Envy is the shabbiest of emotions, and rather than try to understand why, on the verge of the great void–that is, life after Michael–Chicago should be all gushy and conflicted, the world scoffs at our tears and snickers at our regrets.

Sports Illustrated shoos the Bulls away. Begone, you tedious loiterers, hanging on beyond your welcome and a columnist’s patience.

The great distraction of Rodman the wrestler demanded universal scorn and got it, but then we learn that Rodman will be wrestling none other than Karl Malone in a July tag-team pay-per-view.

This is the wholesome Malone who relaxed by going to the truck-weighing station on his day off, now planning to soil himself in Rodzilla’s muck for money.

Why would a courtside ticket for just another basketball game scalp for more than $10,000? What would a seat next to John Glenn on Friendship 7 have gone for?

There are irreplaceable times and special places to be, and the United Center on Friday night was the only place in the universe that a Chicagoan wanted to be.

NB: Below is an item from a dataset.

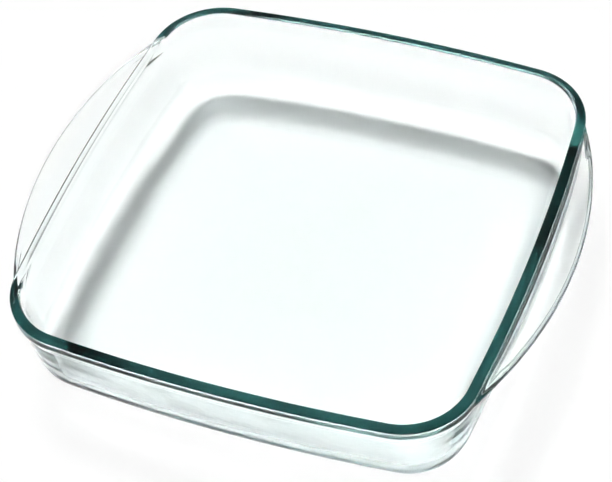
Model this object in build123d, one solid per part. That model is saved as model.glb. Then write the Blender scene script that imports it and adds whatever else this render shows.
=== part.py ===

To the world the Bulls are a commodity, entertainment, a freak show at times, depending on the Rodman whim du jour, as if the whole thing comes out of Baraboo for the spring, full of juggling acts and sword swallowers.

To Chicago, the Bulls are our envoys of excellence, our proxies and our pride, and what we know and what we don’t want to know is that Friday was the last we shall have them.

That is why it was important to end it in Chicago, to say a proper goodbye in the context of joy and in the arena of glory, spontaneously and with the sweat still wet.

The Bulls will pass and the world will turn the page to see what comes next, more circuses with more bread, or, to put it in a ’90s context, more cinnamon scones.

The world is losing an amusement; we are losing our better angels.

Just another basketball game. Indeed. Almost makes you want to throw a bottle at somebody.